— start SOURCE EXCERPT —

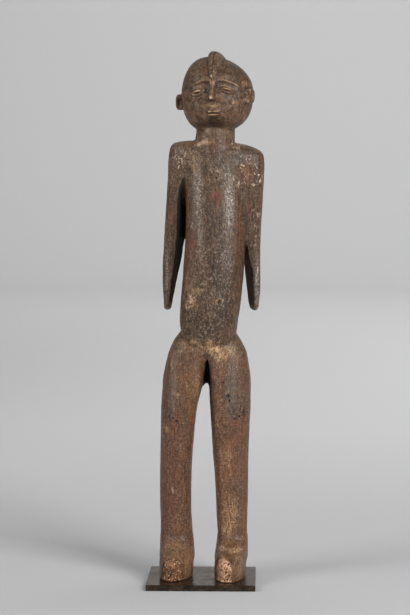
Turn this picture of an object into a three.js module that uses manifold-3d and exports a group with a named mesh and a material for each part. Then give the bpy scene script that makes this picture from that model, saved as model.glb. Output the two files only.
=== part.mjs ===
// Carved wooden figure standing on a thin steel plate.
// Millimetres, +Z up. The origin is the centre of the plate's underside, the plate's
// edges run along X and Y, and the figure faces -Y, with its head and feet turned a
// little towards -X. "Left" in the names below is the -X side.
import * as THREE from "three";
import { mergeVertices } from "three/addons/utils/BufferGeometryUtils.js";
import Module from "manifold-3d";

// ---------------------------------------------------------------- driving sizes
const PLATE = { width: 110, depth: 105, thickness: 6, edge: 0.5 };
const GAP = 0.3; // between the plate's top and the soles
const SOLE_Z = PLATE.thickness + GAP;

// Each table is a short set of stations up the carving.
// z height, cx cy centre, a half width, b half depth. A pair n gives the section's
// exponents on the left and on the right.
const TRUNK = {
  n: [2.75, 2.15],
  bellyDrop: 7.5, // the belly's lower edge hangs this far below the side notches
  stations: [
    { z: 249, cx: 7.0, cy: 7.0, a: 20.0, b: 18.0 },
    { z: 252, cx: 7.0, cy: 6.5, a: 26.0, b: 23.5 },
    { z: 259, cx: 7.0, cy: 6.0, a: 28.7, b: 26.5 },
    { z: 283, cx: 8.5, cy: 6.0, a: 30.6, b: 28.5 },
    { z: 307, cx: 10.7, cy: 7.0, a: 30.9, b: 28.2 },
    { z: 350, cx: 13.7, cy: 9.0, a: 30.7, b: 26.5 },
    { z: 387, cx: 14.3, cy: 10.0, a: 31.0, b: 25.5 },
    { z: 420, cx: 14.6, cy: 10.5, a: 32.0, b: 24.5 },
    { z: 440, cx: 14.5, cy: 10.5, a: 30.0, b: 20.0 },
  ],
};
const SHOULDERS = {
  n: 3.0,
  stations: [
    { z: 388, cx: 13.2, cy: 15.5, a: 38.0, b: 6.0 },
    { z: 398, cx: 13.4, cy: 14.5, a: 44.0, b: 11.0 },
    { z: 415, cx: 13.9, cy: 12.0, a: 48.6, b: 17.5 },
    { z: 428, cx: 14.5, cy: 11.0, a: 48.8, b: 21.5 },
    { z: 436, cx: 14.3, cy: 11.0, a: 48.3, b: 21.0 },
    { z: 440, cx: 13.2, cy: 11.0, a: 46.6, b: 19.5 },
    { z: 443.5, cx: 10.6, cy: 11.0, a: 43.2, b: 18.0 },
    { z: 447, cx: 6.6, cy: 11.0, a: 37.4, b: 16.5 },
    { z: 449.5, cx: 3.6, cy: 11.0, a: 30.0, b: 14.0 },
    { z: 452, cx: 9.0, cy: 11.0, a: 17.0, b: 10.0 },
  ],
};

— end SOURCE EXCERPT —

### PROBLEM REQUIREMENTS
From the preceding material, extract every line exactly.

### RESPONSE BELOW
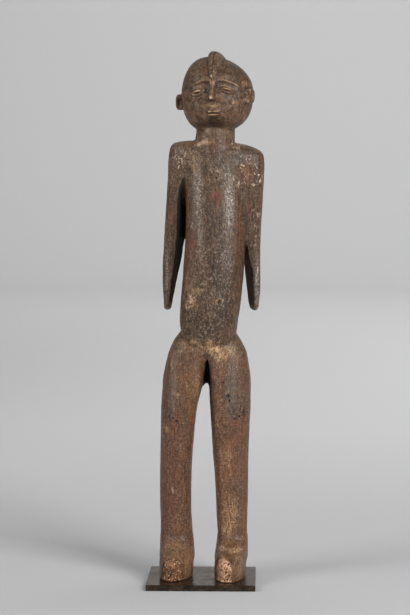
Turn this picture of an object into a three.js module that uses manifold-3d and exports a group with a named mesh and a material for each part. Then give the bpy scene script that makes this picture from that model, saved as model.glb. Output the two files only.
=== part.mjs ===
// Carved wooden figure standing on a thin steel plate.
// Millimetres, +Z up. The origin is the centre of the plate's underside, the plate's
// edges run along X and Y, and the figure faces -Y, with its head and feet turned a
// little towards -X. "Left" in the names below is the -X side.
import * as THREE from "three";
import { mergeVertices } from "three/addons/utils/BufferGeometryUtils.js";
import Module from "manifold-3d";

// ---------------------------------------------------------------- driving sizes
const PLATE = { width: 110, depth: 105, thickness: 6, edge: 0.5 };
const GAP = 0.3; // between the plate's top and the soles
const SOLE_Z = PLATE.thickness + GAP;

// Each table is a short set of stations up the carving.
// z height, cx cy centre, a half width, b half depth. A pair n gives the section's
// exponents on the left and on the right.
const TRUNK = {
  n: [2.75, 2.15],
  bellyDrop: 7.5, // the belly's lower edge hangs this far below the side notches
  stations: [
    { z: 249, cx: 7.0, cy: 7.0, a: 20.0, b: 18.0 },
    { z: 252, cx: 7.0, cy: 6.5, a: 26.0, b: 23.5 },
    { z: 259, cx: 7.0, cy: 6.0, a: 28.7, b: 26.5 },
    { z: 283, cx: 8.5, cy: 6.0, a: 30.6, b: 28.5 },
    { z: 307, cx: 10.7, cy: 7.0, a: 30.9, b: 28.2 },
    { z: 350, cx: 13.7, cy: 9.0, a: 30.7, b: 26.5 },
    { z: 387, cx: 14.3, cy: 10.0, a: 31.0, b: 25.5 },
    { z: 420, cx: 14.6, cy: 10.5, a: 32.0, b: 24.5 },
    { z: 440, cx: 14.5, cy: 10.5, a: 30.0, b: 20.0 },
  ],
};
const SHOULDERS = {
  n: 3.0,
  stations: [
    { z: 388, cx: 13.2, cy: 15.5, a: 38.0, b: 6.0 },
    { z: 398, cx: 13.4, cy: 14.5, a: 44.0, b: 11.0 },
    { z: 415, cx: 13.9, cy: 12.0, a: 48.6, b: 17.5 },
    { z: 428, cx: 14.5, cy: 11.0, a: 48.8, b: 21.5 },
    { z: 436, cx: 14.3, cy: 11.0, a: 48.3, b: 21.0 },
    { z: 440, cx: 13.2, cy: 11.0, a: 46.6, b: 19.5 },
    { z: 443.5, cx: 10.6, cy: 11.0, a: 43.2, b: 18.0 },
    { z: 447, cx: 6.6, cy: 11.0, a: 37.4, b: 16.5 },
    { z: 449.5, cx: 3.6, cy: 11.0, a: 30.0, b: 14.0 },
    { z: 452, cx: 9.0, cy: 11.0, a: 17.0, b: 10.0 },
  ],
};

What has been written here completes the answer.